In un bell'articolo, apparso su La Lettura del Corsera di oggi, Giuseppe Antonelli, recensendo il lavoro di Massimo Palermo titolato “Italiano scritto 2.0”, sostiene che “la lingua cambia e si porta via le nostre certezze”.

Intanto, annota che, nel volgere di un paio di decenni, siamo diventati tutti “grafforoici”, nel senso che pratichiamo quasi ossessivamente le opportunità offerte dall'era digitale, rappresentate dall'ormai prevalente ricorso a blog, chat, e-mail, messaggini, foto, video, audio. Che costituiscono, sottolinea Antonelli, l'effimero che soppianta gli “scripta manent”.

Oltre ad un radicale mutamento di abitudini, il processo implica tendenzialmente un profondo cambiamento della comunicazione; che coinvolge sia la lettura che la scrittura.

La non breve premessa per sostenere due cose. La prima si incarica di chiarire incontrovertibilmente che, per quanto preoccupati da una piega donde potrebbe scaturire insieme alla liquidità delle tecniche comunicative anche (un'ulteriore) liquidità del pensiero, non intendiamo in nessun caso affrontare la prospettiva sommariamente analizzata emulando i testimoni del movimento ottocentesco. D'altro lato, noi stessi, consapevoli degli effetti collaterali, ci avvaliamo delle opportunità della digitalizzazione.

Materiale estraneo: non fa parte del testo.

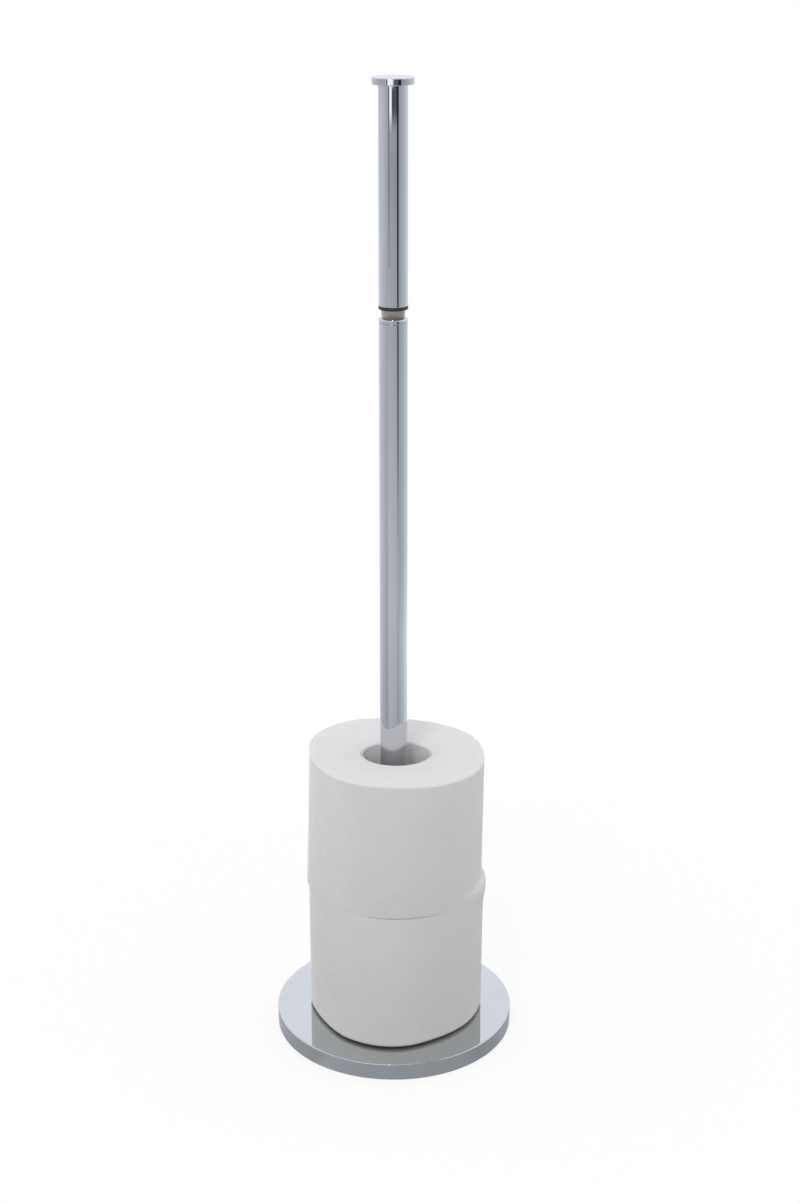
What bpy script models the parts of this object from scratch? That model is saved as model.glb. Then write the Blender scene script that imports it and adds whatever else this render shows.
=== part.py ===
# Freestanding toilet paper holder with a fold-down arm, and the two reserve rolls on its post.
# Lengths are in metres, +Z is up, and the floor under the middle of the base is the origin.

import math

import bmesh
import bpy
from mathutils import Matrix, Vector

MM = 0.001

# Clearances: under or beside a piece that seats on another, and round a piece in a bore or hole
SEAT_GAP = 0.3 * MM
BORE_GAP = 0.3 * MM

# Base: a pressed cover over a cast weight, on a rubber pad
BASE_DIAMETER = 160 * MM
COVER_WALL = 0.8 * MM
COVER_EDGE_ROUND = 0.8 * MM
COVER_FLOOR_GAP = 0.6 * MM
WEIGHT_THICKNESS = 8.8 * MM
WEIGHT_EDGE_BEVEL = 1.2 * MM
PAD_INSET = 5 * MM
PAD_THICKNESS = 2 * MM

# Screw that pulls the base and the post together, with its washer
SCREW_DIAMETER = 6 * MM
SCREW_GRIP = 16 * MM
SCREW_HEAD_DIAMETER = 10.5 * MM
SCREW_HEAD_HEIGHT = 3.3 * MM
SCREW_SOCKET_WIDTH = 4 * MM
SCREW_SOCKET_DEPTH = 2 * MM
WASHER_DIAMETER = 18 * MM
WASHER_THICKNESS = 1.6 * MM
RECESS_GAP = 1 * MM

# Post: a tube that stands on the cover, with a plug for the screw in its foot
POST_DIAMETER = 18 * MM
TUBE_WALL = 1.2 * MM
POST_HEIGHT = 478.8 * MM
FOOT_PLUG_LENGTH = 24 * MM
PLUG_BEVEL = 0.6 * MM

# Ferrule: the rounded rim on the post's turned-down end
FERRULE_HEIGHT = 3.5 * MM
FERRULE_WALL = 0.4 * MM
FERRULE_LIP = 1.1 * MM
FERRULE_ROUND = 0.9 * MM

# Hinge: a milled tongue that swings back through the mouth in the post
PIVOT_DEPTH = 6.5 * MM
PIN_DIAMETER = 3 * MM
TONGUE_WIDTH = 14.5 * MM
TONGUE_THICKNESS = 8 * MM
NECK_HEIGHT = 5.4 * MM
MOUTH_SIDE_DEPTH = 3.2 * MM
TONGUE_BAR_LENGTH = 26 * MM

# Brake in the post under the tongue: a plug, its spring and the spring's seat
BRAKE_PLUG_LENGTH = 12 * MM
SPRING_LENGTH = 26 * MM
SPRING_COIL_DIAMETER = 11 * MM
SPRING_WIRE = 1.4 * MM
SPRING_TURNS = 8
SPRING_SEAT_LENGTH = 6 * MM

# Arm: a tube with a soft ring at its lower end and a flanged cap at its upper one
ARM_TUBE_LENGTH = 131.8 * MM
BUFFER_FLOOR = 1 * MM
BUFFER_OVERHANG = 0.15 * MM
BUFFER_LIP_WALL = 0.4 * MM
BUFFER_LIP_HEIGHT = 0.8 * MM
SET_SCREW_DIAMETER = 4 * MM
SET_SCREW_LENGTH = 6 * MM
SET_SCREW_HEIGHT = 14 * MM
SET_SCREW_SOCKET_WIDTH = 2 * MM
SET_SCREW_SOCKET_DEPTH = 2.2 * MM
SET_SCREW_INSET = 0.4 * MM
CAP_DIAMETER = 25.7 * MM
CAP_THICKNESS = 4.2 * MM
CAP_TOP_ROUND = 0.5 * MM
CAP_UNDER_ROUND = 0.3 * MM
CAP_STUD_DIAMETER = 6 * MM
CAP_STUD_LENGTH = 10 * MM
CAP_PLUG_LENGTH = 14 * MM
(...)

La seconda fa premio, però, sulla consapevolezza dei pericoli di avvitamento di una spirale che multimedialità potrebbe irrimediabilmente compromettere la struttura del pensiero, della comunicazione scritta ed, in definitiva, dello spessore culturale. Come affrontare il pericolo? Non certamente come fecero i luddisti due secoli addietro! Come non spaccheremmo le tecnologie materiali e le discendenti metodologie di impiego produttivo, parimenti non penseremmo di tornare, per preservare la metrica tradizionale della elaborazione/comunicazione a mezzo scrittura, alla macchina da scrivere, al telefono, al registratore, al fax.

Est modus in rebus: avvalersi delle opportunità offerte dai formidabili progressi in corso, senza farsene travolgere. Perché, andrebbe aggiunto, anticiperemmo, sul terreno della comunicazione a mezzo digital, la prospettiva di consegnarci interamente alle tecnologie della robotica e, procedendo, alle intelligenze artificiali.

Nel nostro piccolo, e, ciò affermando, vogliamo fornire un aggancio a chi imputa alla nostra testata un format troppo strutturato (volgarizzando, siete troppo lunghi!), pensiamo di fornire una testimonianza di realismo. Con cui ci avvaliamo della multimedialità senza compromettere l'architrave culturale.